Truly, with so many prickly pranksters infiltrating our fabulous thistle flora, the native sticklers can confound the otherwise noble restorationist, leading to their untimely demise (meaning that of the thistles, but who knows the vengeance that might simmer in the hearts of artichokes?). So, by way of telling tales (not tall), I must warn those who weed – one and all – know thy thistles! Seek counsel for taxonomically tantalizing tricksters! Grope and grab with all due caution amongst the spiny thickets, for the bite may be worse than the bark, and harbor botanical booty, to boot! Now will I share fair warning, from mountains far and near, of the blight those who vie to do good deeds can deliver, for alas, they know not foe from friend. These are dark fables of woe for thistles that, having peacefully plied verdant slopes for thousands of years, were tragically separated from their earthly heritage.

In Yosemite, the summer past, as I traipsed the slopes of Dana and Lyell, I was beset with the withering corpses of countless Cirsium scariosum (elk thistle), rent asunder and lying wasted along the way. Surely this could not be the work of an evolutionarily wayward deer, time and again mistaking the spiny herbage for more palatable fare? No, for I soon happened upon another traveler, also aghast, who shared with me the spying of the perpetrator's deeds. Apparently, these thistles manifested as a pestilence pirating resources from the more becoming native posies, and thus deserved to die! Yet, in these alpine climes, nary an invader has been known to survive winter's wrath, yet the unenlightened deed-doer didst mistakenly slay the indigenous herbs, whereupon the park's learned ones did lament by decree, "Let the natives be!"

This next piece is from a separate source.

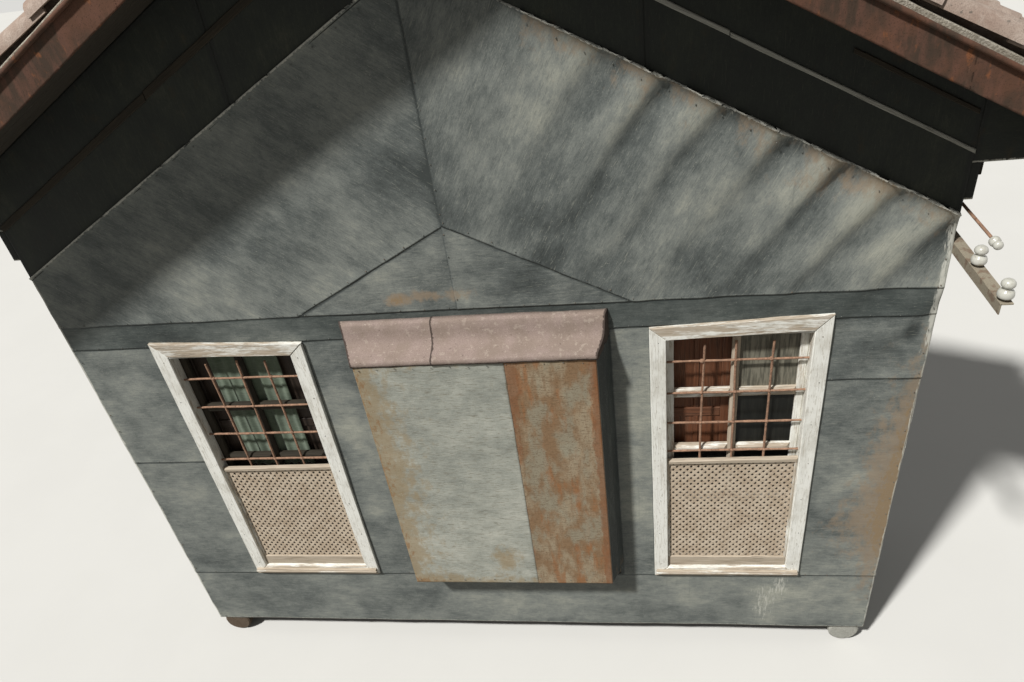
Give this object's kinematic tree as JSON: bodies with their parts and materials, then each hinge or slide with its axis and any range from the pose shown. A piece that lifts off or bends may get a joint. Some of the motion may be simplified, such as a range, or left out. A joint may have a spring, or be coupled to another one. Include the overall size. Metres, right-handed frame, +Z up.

As the days fell to chill, I returned to the hill called Hood, above Valley of the Moon. My heart did start me in a hurry and with a thrill, along the trail through these peculiar woods, where serpentine mineral and infertile till keep invaders at bay. Had but a few fortnights passed since I last trod these trails, and thence had made the dear acquaintance of Cirsium douglasii, the denizen thistle of western swamp. Soon, and alas, tears doused my cheer, as in the ultramafic muck I fell upon a field of gore – no, neither Al nor Vidal, but a sickening scene of Cirsium -slaying! With haste to sound the alarm of this errant slaughter, I soon learned the terrible truth that I must tell: citizens worthy, if not well informed, wreaked the havoc, fearing an invader had designs for the entire mountainside. So did another native thistle perish, for crimes of encroachment never committed.

Well, fear not – these natives are tough, as well as perennial; in resiliency they will long outlive us! I know well that the weeders had love for habitat in mind, if not in the hand. But, please, take these tales to heart, and spend not your time wrenching from Earth those plants that precede us. Seek twice, nay, thrice, the advice, of a thistly sage, for knowing what weeds to cull from forest and field.